Non ci provate nemmeno, cari intellettuali da bene, a propinarci lezioni sul “contesto”: gli unici decontestualizzati siete voi, maschi bianchi abituati da tutta la vita a considerarvi come i portavoce del punto di vista “neutro” e “assoluto” della Storia globale, perché su questo avete costruito il vostro dominio.

La vernice sulla statua di Montanelli mette a nudo la favoletta dell’”imparzialità” storica dei grandi intellettuali, laddove ció che è neutro è sempre e solo la naturalizzazione del punto di vista parziale dei vincitori, di una parzialità bianca e maschile che si autoproclama neutrale e assoluta. Al tempo stesso apre alla sfida più grande e attuale: quella di affrontare le ferite che sono state aperte, anche dentro al femminismo, dalla questione della razza e dal colonialismo, come dispositivi di divisione profondissimi che tuttora rendono difficile e doloroso il dialogo tra le donne dei Nord e dei Sud – interni e globali.

La vernice sulla statua di Montanelli è una chiamata a nuove alleanze e articolazioni, una presa di parola assolutamente necessaria che dimostra come il grande silenzio sul colonialismo italiano possa essere infranto e a riuscire a farlo – finalmente – sono state proprio le lotte delle donne. Tutto meno che un caso, visto che è all’ombra dello Stato-nazione che si costruiscono le uniche alleanze oggi in grado di sfidare l’egemonia fascista ed è in questo cono d’ombra che si incontrano i grandi esclusi del progetto paternalista del nazionalismo.

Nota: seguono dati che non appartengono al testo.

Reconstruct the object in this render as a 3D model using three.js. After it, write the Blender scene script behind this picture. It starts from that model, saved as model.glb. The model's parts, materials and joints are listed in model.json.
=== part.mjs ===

Come diceva un intellettuale sardo che – a differenza di Montanelli – durante il fascismo si è fatto un bel po’ di anni di carcere, è proprio «ai margini della Storia» – soprattutto di quella dello Stato-Nazione – che bisogna andare a ritrovare le tracce dell’iniziativa autonoma di quelli che sono sempre stati descritti come “subalterni”.